No sé por qué le pusimos ese nombre, aunque supongo que tendría algo que ver con una novela de Unamuno, de lectura obligada en aquellos años de B.U.P. En mi casa no había vallas, ni cercas, tan solo setos por donde los animales entraban y salían a su antojo de la finca porque, quizás, uno de los mayores valores que tiene cualquier ser vivo es su libertad y mi familia llevaba esa creencia hasta el extremo.
De improviso, como siempre, llegó un perro grande, peludo, de aspecto juguetón y bonachón que, enseguida, cogió confianza con nosotros. Parecía haberse escapado de algún campo cercano o haber sido abandonado a su suerte por sus dueños. Le quitamos una gruesa cuerda que aún colgaba de su cuello y pronto se integró en nuestro mundo y en nuestra vida.

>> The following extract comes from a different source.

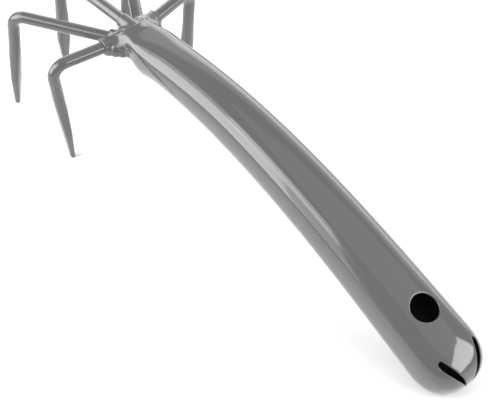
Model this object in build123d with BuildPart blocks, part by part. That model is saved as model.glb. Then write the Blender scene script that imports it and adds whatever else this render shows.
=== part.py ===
"""Five-tine hand cultivator: a rolled sheet-steel handle pinched round five bent rods.

+X runs from the handle towards the tines, +Z is up and Y is across.  The origin is on the
ground under the middle of the tool, which rests on its two outer tines and its butt.
"""
from math import cos, radians, sin
import os

from build123d import *

os.makedirs("parts", exist_ok=True)

# Sheet-steel handle
SHEET_T = 1.2  # wall of the pressed sheet
HANDLE_LENGTH = 213.0  # along the arched centre line, from the head to the start of the nose
FRONT_WIDTH = 21.0
BUTT_WIDTH = 33.0
FRONT_HEIGHT = 22.4
BUTT_HEIGHT = 28.6
CORNER_SHARE = 0.40  # corner radius as a share of the smaller side
FRONT_X = 79.0  # centre line where the handle meets the head
FRONT_Z = 62.4
FRONT_DIP = -8.9  # slope of the centre line at the head, degrees below level going back
BEND_RATE = 0.3019  # degrees of slope gained per millimetre
BEND_EASE = 0.000696  # how quickly that rate fades towards the butt
SEAM_GAP = 0.9  # open joint along the underside

# Rounded nose that closes the butt
NOSE_LENGTH = 19.2
NOSE_POWER = 2.4  # above 2 the end is fuller than an ellipse
NOSE_END_SHARE = 0.26
TONGUE_HALF_WIDTH = 10.6  # top flap where it starts to bend down
TONGUE_TIP_HALF_WIDTH = 1.5
SLIT_WIDTH = 2.6
SLIT_LENGTH = 18.0
FACE_TILT = 40.0  # the bend of the tongue faces this far above level

# Hanging hole, through the top sheet only
HOLE_D = 13.6
HOLE_FROM_NOSE = 18.0  # forward along the centre line from where the nose begins

# Tines of round bar
ROD_D = 6.0
ELBOW_R = 7.0
INNER_AZIMUTH = 31.0  # degrees either side of straight ahead
OUTER_AZIMUTH = 78.6
CENTER_REACH = 62.3  # from the root of the arms to the elbow
INNER_REACH = 67.6
OUTER_REACH = 44.0
TAPER_START = 0.30  # share of the leg where the forged point begins
BLADE_AT = 0.72  # share of the leg where the point is widest
BLADE_WIDTH = 1.20  # widest part, in rod diameters
TIP_WIDTH = 0.45
TIP_THICKNESS = 0.40

# Head, where the sheet is pinched round the rods
SLEEVE_R = ROD_D / 2 + 0.75 * SHEET_T  # the sheet thins as it is pressed round
WEB_T = 2 * SHEET_T
WEB_Z = 63.5
WEB_R = 12.0
LIP_HEIGHT = 5.5
HEAD_S = 8.0  # the handle keeps its own section from here back

# Weld beads in the crooks behind the outer rods: radius, and how far out along the arm
WELD_BEADS = ((0.47 * ROD_D, 10.2), (0.44 * ROD_D, 12.7), (0.35 * ROD_D, 14.8))
WELD_DROP = 0.22 * ROD_D  # beads sit this far below the rod's axis
WELD_HALF_HEIGHT = 0.44 * ROD_D


def slope(s):
    """Slope of the handle's centre line s millimetres behind the head, in radians."""
    return radians(FRONT_DIP + BEND_RATE * s - BEND_EASE * s * s)


def centre_point(s):
    """Point on the centre line, summed in short steps from the head."""
    steps = max(1, round(abs(s)))
    x, z = FRONT_X, FRONT_Z
    for i in range(steps):
        angle = slope(s * (i + 0.5) / steps)
        x -= cos(angle) * s / steps
        z -= sin(angle) * s / steps
    return x, z


def handle_plane(s):
    """Plane square to the centre line, looking back along the handle."""
    x, z = centre_point(s)
    return Plane((x, 0, z), x_dir=(0, 1, 0), z_dir=(-cos(slope(s)), 0, -sin(slope(s))))


def handle_size(s):
    """Width and height of the handle s millimetres behind the head."""
    share = s / HANDLE_LENGTH
    width = FRONT_WIDTH + (BUTT_WIDTH - FRONT_WIDTH) * share
    height = FRONT_HEIGHT + (BUTT_HEIGHT - FRONT_HEIGHT) * share
    return width, height


def loft_through(sections, wall=0.0):
    """Smooth body through rounded rectangles given as (plane, width, height)."""
    with BuildPart() as body:
        for plane, width, height in sections:
            w, h = width - 2 * wall, height - 2 * wall
            with BuildSketch(plane):
                RectangleRounded(w, h, CORNER_SHARE * min(w, h))
        loft()
    return body.part


def handle_sections(first, last, count):
    """Evenly spaced sections of the handle between two stations."""
    stations = [first + (last - first) * i / (count - 1) for i in range(count)]
    return [(handle_plane(s), *handle_size(s)) for s in stations]


def nose_sections(length):
    """Sections that shrink towards the closed butt."""
    sections = []
    for share in (0.0, 0.3, 0.55, 0.75, 0.9, 1.0):
        plane = handle_plane(HANDLE_LENGTH + share * length)
        scale = max(NOSE_END_SHARE, (1 - share**NOSE_POWER) ** (1 / NOSE_POWER))
        width, height = handle_size(HANDLE_LENGTH)
        sections.append((plane, width * scale, height * scale))
    return sections


def tine(root, elbow, tip, start):
    """One bent rod with a flattened, pointed leg, beginning a little way out from its root."""
    root, elbow, tip = Vector(*root), Vector(*elbow), Vector(*tip)
    arm = (elbow - root).normalized()
    leg = (tip - elbow).normalized()
    leg_length = (tip - elbow).length
    across = arm.cross(leg).normalized()
    bend = Plane(root, x_dir=arm, z_dir=across)
    taper_point = elbow + leg * (TAPER_START * leg_length)
    with BuildPart() as rod:
        with BuildLine(bend) as path:
            corners = [bend.to_local_coords(p) for p in (root + arm * start, elbow, taper_point)]
            FilletPolyline(*[(p.X, p.Y) for p in corners], radius=ELBOW_R)
        with BuildSketch(Plane(root + arm * start, x_dir=across, z_dir=arm)):
            Circle(ROD_D / 2)
        sweep(path=path.line)
    with BuildPart() as point:
        for share in (TAPER_START, 0.45, BLADE_AT, 0.9, 1.0):
            level = (share - TAPER_START) / (1 - TAPER_START)
            thick = 1 + (TIP_THICKNESS - 1) * level**1.5
            if share <= BLADE_AT:
                swell = (share - TAPER_START) / (BLADE_AT - TAPER_START)
                wide = 1 + (BLADE_WIDTH - 1) * swell * swell
            else:
                wide = BLADE_WIDTH + (TIP_WIDTH - BLADE_WIDTH) * (share - BLADE_AT) / (1 - BLADE_AT)
            centre = elbow + leg * (share * leg_length)
            with BuildSketch(Plane(centre, x_dir=across, z_dir=leg)):
                Ellipse(wide * ROD_D / 2, thick * ROD_D / 2)
        loft()
    with BuildPart() as whole:
        add(rod.part)
        add(point.part)
    return whole.part


def sleeve(root, elbow, start, end):
    """Tube of sheet closed round a rod, from one distance to another along its arm."""
    root, elbow = Vector(*root), Vector(*elbow)
    arm = (elbow - root).normalized()
    with BuildPart() as tube:
        with BuildSketch(Plane(root + arm * start, z_dir=arm)):
            Circle(SLEEVE_R)
        extrude(amount=end - start)
    return tube.part


def arm_end(root, azimuth, reach, height):
    """Elbow of an arm that leaves its root at an azimuth and ends at a height."""
    angle = radians(azimuth)
    return (root[0] + reach * cos(angle), root[1] + reach * sin(angle), height)


def write(part, name):
    part.label = name
    export_step(part, f"parts/{name}.step")


# Roots, elbows and tips of the tines on the left; the right ones mirror them.
CENTER_ROOT = (FRONT_X - 0.2, 0, 68.9)
INNER_ROOT = (FRONT_X - 5.0, 0, 62.7)
OUTER_ROOT = (FRONT_X + 2.6, 0, 64.2)
center_elbow = arm_end(CENTER_ROOT, 0, CENTER_REACH, 68.0)
inner_elbow = arm_end(INNER_ROOT, INNER_AZIMUTH, INNER_REACH, 65.5)
outer_elbow = arm_end(OUTER_ROOT, OUTER_AZIMUTH, OUTER_REACH, 63.4)
center_tip = (center_elbow[0] + 2.7, 0, 5.8)
inner_tip = (inner_elbow[0] + 4.8, inner_elbow[1] + 1.8, 5.5)
outer_tip = (outer_elbow[0] + 0.5, outer_elbow[1] - 6.2, 0.05 * TIP_THICKNESS * ROD_D)

# How far along each arm the rod begins and the sleeve round it begins and ends
CENTER_SPAN = (4.5, -4.0, 11.0)
INNER_SPAN = (1.64 * ROD_D, 6.0, 17.8)
OUTER_SPAN = (2.36 * ROD_D, 4.0, 2.75 * ROD_D)

center = tine(CENTER_ROOT, center_elbow, center_tip, CENTER_SPAN[0])
inner_left = tine(INNER_ROOT, inner_elbow, inner_tip, INNER_SPAN[0])
outer_left = tine(OUTER_ROOT, outer_elbow, outer_tip, OUTER_SPAN[0])
inner_right = mirror(inner_left, about=Plane.XZ)
outer_right = mirror(outer_left, about=Plane.XZ)
tines = {
    "tine_center": center,
    "tine_inner_left": inner_left,
    "tine_inner_right": inner_right,
    "tine_outer_left": outer_left,
    "tine_outer_right": outer_right,
}

left_sleeves = [
    sleeve(INNER_ROOT, inner_elbow, *INNER_SPAN[1:]),
    sleeve(OUTER_ROOT, outer_elbow, *OUTER_SPAN[1:]),
]
sleeves = [sleeve(CENTER_ROOT, center_elbow, *CENTER_SPAN[1:])]
sleeves += left_sleeves + [mirror(tube, about=Plane.XZ) for tube in left_sleeves]

# The head falls from the handle's full section to a flat lip between the sleeves.
cavity_start = HEAD_S + 1.0
facing_back = {"x_dir": (0, 1, 0), "z_dir": (-1, 0, 0)}
lip_width = 2 * WEB_R - 2
head_sections = [
    (Plane((FRONT_X + 8.5, 0, WEB_Z), **facing_back), lip_width, LIP_HEIGHT),
    (Plane((FRONT_X + 2, 0, WEB_Z), **facing_back), lip_width + 1.5, 15.0),
    (handle_plane(HEAD_S), *handle_size(HEAD_S)),
]
outer_parts = [
    loft_through(head_sections),
    loft_through(handle_sections(HEAD_S, HANDLE_LENGTH, 8)),
    loft_through(nose_sections(NOSE_LENGTH)),
]
cavity_parts = [
    loft_through(handle_sections(cavity_start, HANDLE_LENGTH, 8), SHEET_T),
    loft_through(nose_sections(NOSE_LENGTH - SHEET_T), SHEET_T),
]

hole_station = HANDLE_LENGTH - HOLE_FROM_NOSE
hole_x, hole_z = centre_point(hole_station)
hole_tilt = slope(hole_station)
hole_plane = Plane((hole_x, 0, hole_z), x_dir=(0, 1, 0), z_dir=(-sin(hole_tilt), 0, cos(hole_tilt)))

# Plane facing the bend of the tongue; its own y runs down towards the tongue's tip.
butt_x, butt_z = centre_point(HANDLE_LENGTH + NOSE_LENGTH / 2)
tilt = radians(FACE_TILT)
face = Plane((butt_x - 6.0, 0, butt_z + 5.9), x_dir=(0, 1, 0), z_dir=(-cos(tilt), 0, sin(tilt)))

with BuildPart() as handle_shell:
    for piece in outer_parts:
        add(piece)
    with BuildSketch(Plane.XY.offset(WEB_Z - WEB_T / 2)):
        with Locations((FRONT_X, 0)):
            Circle(WEB_R)
    extrude(amount=WEB_T)
    for tube in sleeves:
        add(tube)
    for piece in cavity_parts:
        add(piece, mode=Mode.SUBTRACT)
    # hanging hole
    with BuildSketch(hole_plane):
        Circle(HOLE_D / 2)
    extrude(amount=BUTT_HEIGHT, mode=Mode.SUBTRACT)
    # open seam along the underside, up to the tip of the tongue
    with BuildSketch(Plane.XZ.offset(-SEAM_GAP / 2)):
        with BuildLine():
            front = centre_point(cavity_start + 12)
            middle = centre_point(HANDLE_LENGTH / 2)
            Polyline(
                front,
                middle,
                (butt_x, butt_z),
                (butt_x - NOSE_LENGTH, butt_z - 6.7),
                (butt_x - NOSE_LENGTH, -BUTT_HEIGHT),
                (front[0], -BUTT_HEIGHT),
                close=True,
            )
        make_face()
    extrude(amount=SEAM_GAP, mode=Mode.SUBTRACT)
    # slits either side of the tongue, straight on the tongue and bowed on the cheek
    with BuildSketch(face):
        for side in (1, -1):
            start = (side * TONGUE_HALF_WIDTH, -SLIT_LENGTH / 2)
            end = (side * (TONGUE_TIP_HALF_WIDTH + 0.8), SLIT_LENGTH / 2)
            bow = (side * ((TONGUE_HALF_WIDTH + TONGUE_TIP_HALF_WIDTH) / 2 + SLIT_WIDTH), 0)
            with BuildLine():
                Line(end, start)
                ThreePointArc(start, bow, end)
            make_face()
    extrude(amount=6, both=True, mode=Mode.SUBTRACT)
    for rod in tines.values():
        add(rod, mode=Mode.SUBTRACT)


def weld(side, rods):
    """Run of lumpy weld beads behind an outer rod's root, in the crook with the handle."""
    with BuildPart() as bead:
        with BuildSketch(Plane.XY.offset(OUTER_ROOT[2] - WELD_DROP)):
            for radius, out in WELD_BEADS:
                x = OUTER_ROOT[0] + out * cos(radians(OUTER_AZIMUTH)) - SLEEVE_R
                with Locations((x, side * out * sin(radians(OUTER_AZIMUTH)))):
                    Circle(radius)
        extrude(amount=WELD_HALF_HEIGHT, both=True)
        add(handle_shell.part, mode=Mode.SUBTRACT)
        for rod in rods:
            add(rod, mode=Mode.SUBTRACT)
    return bead.part


for name, part in tines.items():
    write(part, name)
write(handle_shell.part, "handle_shell")
write(weld(1, (outer_left, inner_left)), "weld_left")
write(weld(-1, (outer_right, inner_right)), "weld_right")
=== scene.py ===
"""Five-tine hand cultivator in gloss grey enamel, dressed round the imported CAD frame."""
from math import cos, pi, radians, sin, tan

import bpy
import numpy as np
from mathutils import Matrix, Quaternion, Vector


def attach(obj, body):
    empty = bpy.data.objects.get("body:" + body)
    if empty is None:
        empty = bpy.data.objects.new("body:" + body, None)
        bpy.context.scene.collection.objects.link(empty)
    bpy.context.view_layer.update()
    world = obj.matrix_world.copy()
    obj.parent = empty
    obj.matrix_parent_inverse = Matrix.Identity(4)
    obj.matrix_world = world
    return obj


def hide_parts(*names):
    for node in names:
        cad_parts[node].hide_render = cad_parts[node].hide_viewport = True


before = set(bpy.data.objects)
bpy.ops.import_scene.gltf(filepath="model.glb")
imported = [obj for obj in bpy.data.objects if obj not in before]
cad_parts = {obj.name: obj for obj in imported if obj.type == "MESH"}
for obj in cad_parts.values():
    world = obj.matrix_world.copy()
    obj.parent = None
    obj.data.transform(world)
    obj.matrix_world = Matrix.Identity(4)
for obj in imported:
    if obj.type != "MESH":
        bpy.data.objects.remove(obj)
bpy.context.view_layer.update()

MM = 0.001
BODY = "root"

# ---------------------------------------------------------------- sizes, in millimetres
FRONT_X = 79.0  # centre line of the handle where it meets the head
FRONT_Z = 62.4
FRONT_DIP = -8.9  # slope of that line at the head, in degrees, falling towards the butt
BEND_RATE = 0.3019
BEND_EASE = 0.000696
HANDLE_LENGTH = 213.0
NOSE_LENGTH = 19.2
NOSE_POWER = 2.4
SHEET = 1.2
FRONT_WIDTH, BUTT_WIDTH = 21.0, 33.0
FRONT_HEIGHT, BUTT_HEIGHT = 22.4, 28.6
FRONT_POWER, BUTT_POWER = 2.2, 2.5  # 2 is an ellipse, higher is squarer
HOLE_AT, HOLE_R = 195.3, 6.8
SEAM_GAP = 0.9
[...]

Dormía donde quería, salía de correrías y amoríos cuando le venía en gana y volvía para comer cuando el estómago se lo pedía. Siempre dispuesto a agradecer esta nueva y gozosa vida que le había regalado el destino, nos obsequiaba a diario con algún calcetín u otra prenda que nos traía del tendedero como presente a nuestros desvelos. No dudábamos en recriminar esta muestra de amor hacia nosotros mostrándole el “presente elegido y prueba del delito” mientras recibía una enérgica reprimenda verbal por tan desprendido acto. Él nos miraba con ojos tiernos, supongo que de incomprensión, agachando la cabeza con cada reprimenda que le caía. Pero fiel a sus principios, no dejaba de obsequiarnos cada día con nuevas prendas que nos traía a la casa como muestra de fidelidad y agradecimiento. Habida cuenta de la inutilidad de explicarle que no necesitábamos más presentes, la solución consistió en elevar la altura del tendedero para que no alcanzara con sus saltos ninguna prenda más.

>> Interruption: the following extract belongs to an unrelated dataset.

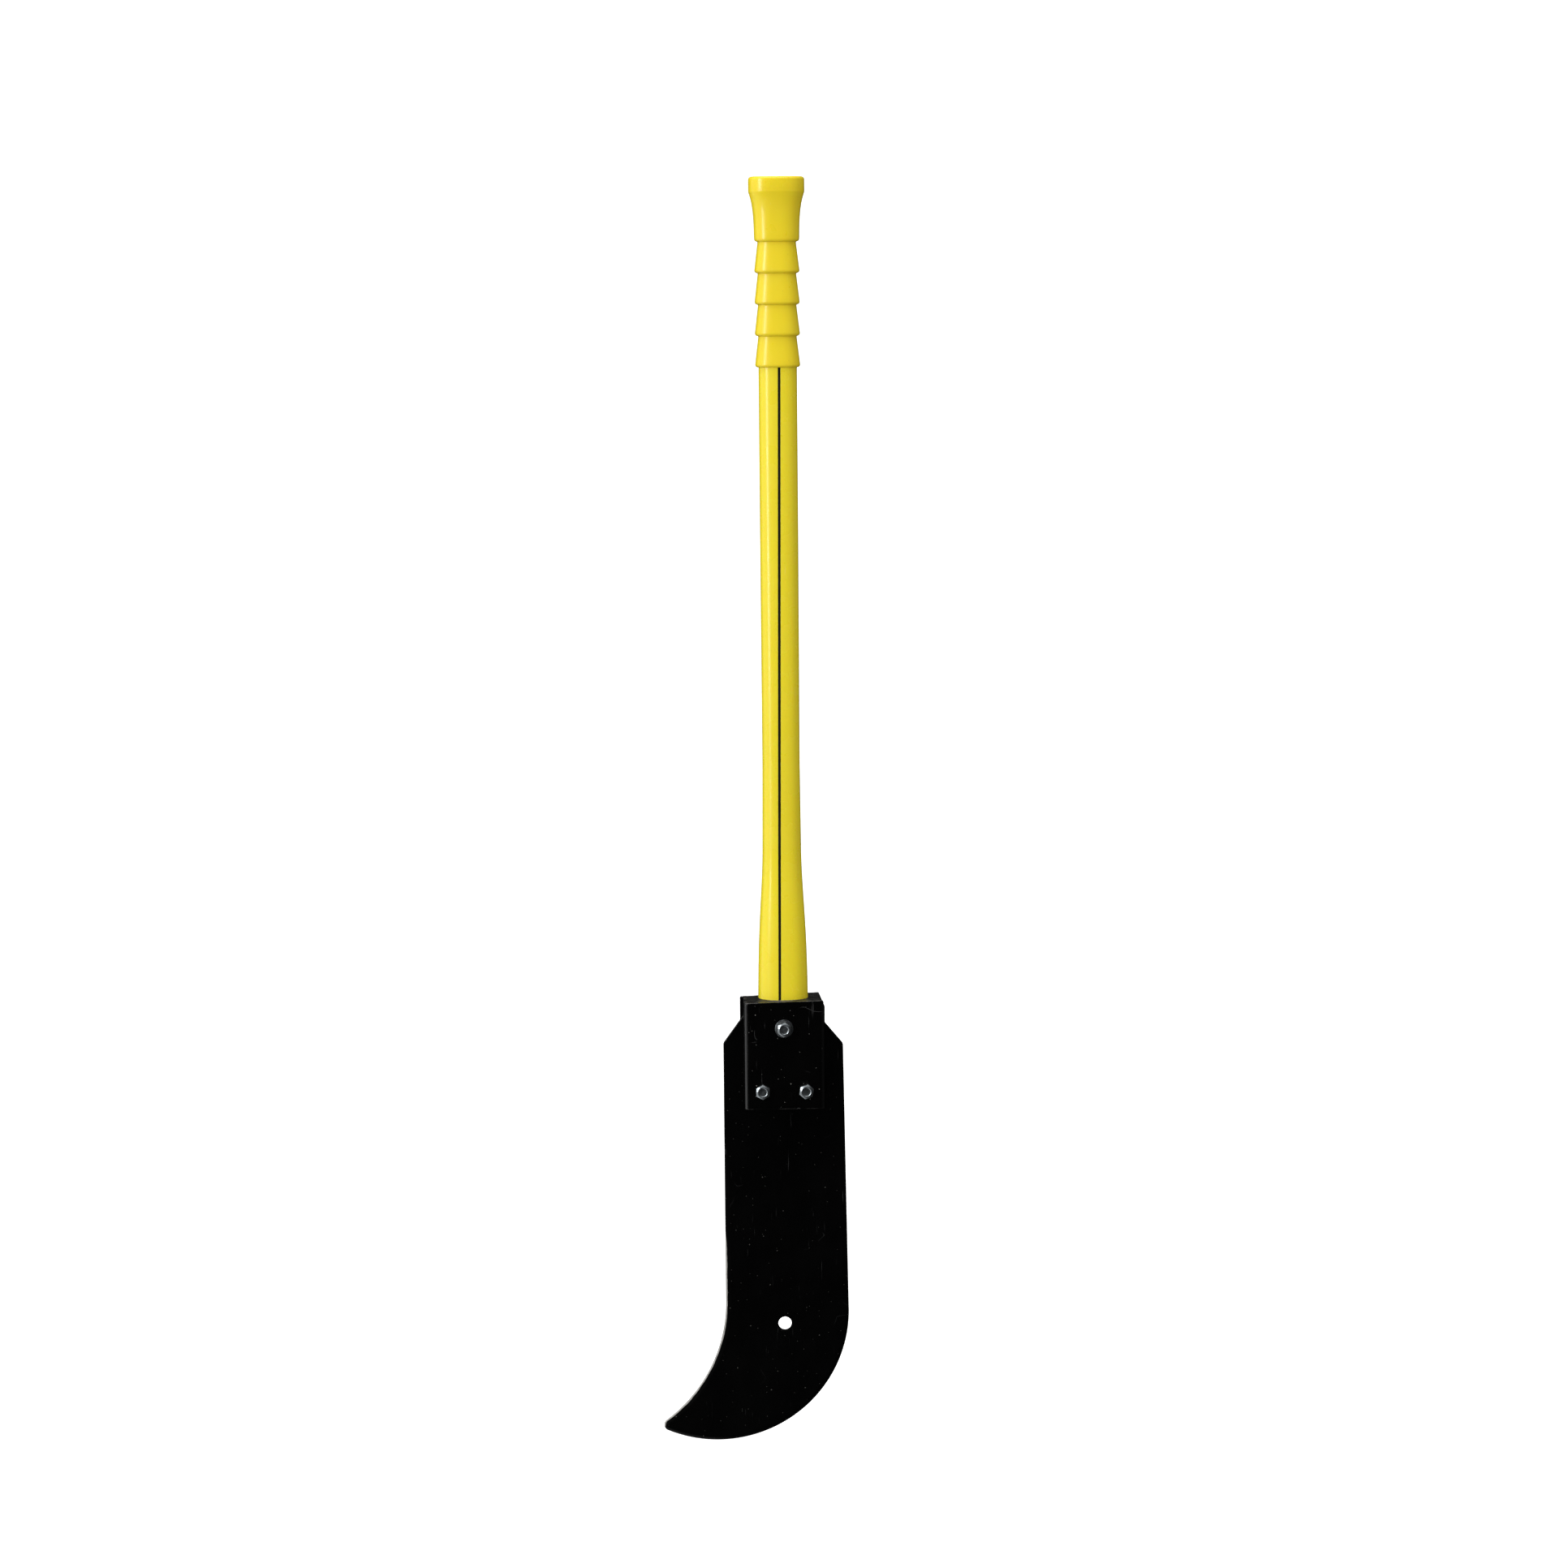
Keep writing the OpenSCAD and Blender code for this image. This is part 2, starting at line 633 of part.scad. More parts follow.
module top_lock_washer() { lock_washer(0, top_bolt_z, plate_back + washer_t); }
module hook_side_lock_washer() { lock_washer(-bolt_x, low_bolt_z, plate_back + washer_t); }
module belly_side_lock_washer() { lock_washer(bolt_x, low_bolt_z, plate_back + washer_t); }

module top_nut() { nut(0, top_bolt_z, 10); }
module hook_side_nut() { nut(-bolt_x, low_bolt_z, 41); }
module belly_side_nut() { nut(bolt_x, low_bolt_z, 22); }

blade();
front_housing();
back_plate();
potting();
handle_core();
handle_jacket();
handle_stripe();
grip();
top_bolt();
hook_side_bolt();
belly_side_bolt();
top_head_washer();
top_head_lock_washer();
top_washer();
hook_side_washer();
belly_side_washer();
top_lock_washer();
hook_side_lock_washer();
belly_side_lock_washer();
top_nut();
hook_side_nut();
belly_side_nut();
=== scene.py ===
"""Finished look of a bush hook: a hooked blade bolted to a steel housing on a long yellow handle.

All lengths are in metres, +Z runs up the handle and -Y is the front. The origin is the centre of
the blade's hang hole.
"""

import math

import bpy
import numpy as np
from bpy.props import FloatProperty, FloatVectorProperty, IntProperty, PointerProperty
from mathutils import Matrix, Vector
from mathutils.geometry import tessellate_polygon


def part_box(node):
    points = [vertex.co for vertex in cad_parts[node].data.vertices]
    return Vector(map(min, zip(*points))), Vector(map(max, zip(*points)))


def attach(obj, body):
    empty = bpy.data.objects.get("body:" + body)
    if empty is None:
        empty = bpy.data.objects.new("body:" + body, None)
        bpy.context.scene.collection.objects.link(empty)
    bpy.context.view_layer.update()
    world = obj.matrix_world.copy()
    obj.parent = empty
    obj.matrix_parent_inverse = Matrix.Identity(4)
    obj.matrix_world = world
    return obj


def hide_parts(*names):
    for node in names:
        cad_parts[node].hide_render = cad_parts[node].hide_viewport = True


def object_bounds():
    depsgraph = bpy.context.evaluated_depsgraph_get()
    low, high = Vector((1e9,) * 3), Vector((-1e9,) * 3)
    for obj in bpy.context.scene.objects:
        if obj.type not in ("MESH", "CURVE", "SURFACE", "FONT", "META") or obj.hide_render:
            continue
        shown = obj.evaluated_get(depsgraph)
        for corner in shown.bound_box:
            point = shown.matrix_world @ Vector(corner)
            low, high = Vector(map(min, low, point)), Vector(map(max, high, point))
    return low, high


bl_info = {
    "name": "Bush Hook",
    "version": (1, 0, 0),
    "blender": (4, 5, 0),
    "location": "View3D > Sidebar > Bush Hook",
    "description": "Builds the finished surfaces of a bush hook round its packed frame",
    "category": "Add Mesh",
}

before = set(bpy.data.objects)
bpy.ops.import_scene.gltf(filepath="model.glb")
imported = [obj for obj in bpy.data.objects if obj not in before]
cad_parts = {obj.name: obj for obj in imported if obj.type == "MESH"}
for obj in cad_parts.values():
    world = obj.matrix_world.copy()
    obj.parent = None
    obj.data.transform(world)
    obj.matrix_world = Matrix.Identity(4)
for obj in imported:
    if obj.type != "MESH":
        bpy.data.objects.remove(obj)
CAD_BOX = [list(corner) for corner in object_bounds()]

# Radius of the holes that the bolts pass through
BOLT_HOLE_RADIUS = 0.0043
# Turn in degrees of each bolt's head, and of its nut, about its own axis
BOLT_TURNS = {"top": (24, 10), "hook_side": (30, 41), "belly_side": (18, 22)}
# Where the two furrows in the filler run, in y, and their depth and width
FURROWS = (-0.0395, -0.0172)
FURROW_DEPTH, FURROW_WIDTH = 0.0005, 0.0006
# Heights at which the hook's bare strip starts and reaches its full width
BARE_TOP, BARE_FULL = 0.122, 0.065
# Greys of scratched lacquer, settled dust and lacquer rubbed thin, as sRGB codes
SCRATCHED, DUST, RUBBED = "6e6e70", "8c8a86", "6a6967"
# Power of the squared ellipse that is the handle's section
SQUARENESS = 2.6
# Heights at which the handle's flare ends, its waist lies and its width has grown to the grip's
FLARE_TOP, WAIST, NECK_TOP = 0.47, 0.55, 0.79
# Length of the flare's bell curve
FLARE_LENGTH = 0.07
# The waist's width and depth, and what neck, taper and flare add to the width
WAIST_WIDTH, WAIST_DEPTH = 0.0355, 0.031
NECK_GAIN, TAPER_GAIN, FLARE_GAIN = 0.0007, 0.0039, 0.0084
# Share of the gain in width that the depth gains
DEPTH_SHARE = 12 / 12.3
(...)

Un buen día, tras un largo periodo de tregua, sucedió la extraña desaparición de una chaqueta que me acababan de regalar mis tías para mi próxima graduación. Las últimas noticias de la chaqueta fueron dadas por la señora que venía a echar una mano en las tareas domésticas. La había planchado y la había dejado sobre una silla de la cocina. Todos, empezando por ella, pensamos en Tulo….
Cuando volvió por la tarde, no traía la chaqueta en su boca ni entendió nuestras enojadas palabras. Se limitó a mirarnos con sus ojos redondos, extrañado quizás de nuestro injusto comportamiento. Esa noche se marchó y no volvió más. A los pocos días apareció atropellado por un coche junto a una cuneta a la altura de Pozoalbero.
La muerte de Tulo nos hizo olvidar su supuesta última trastada y lloramos su pérdida recordando con nostalgia los regalos y presentes que nos hacía cada día.
Meses más tarde, la chaqueta apareció entre los olivos. Tenía quemada una de las solapas y entonces lo entendimos todo. Es fácil e injusto acusar a aquellos que no se pueden defender, tener prejuicios infundados y pensar mal de los demás…. y en esta vida…. ¡Cuántas veces lo hacemos con las personas!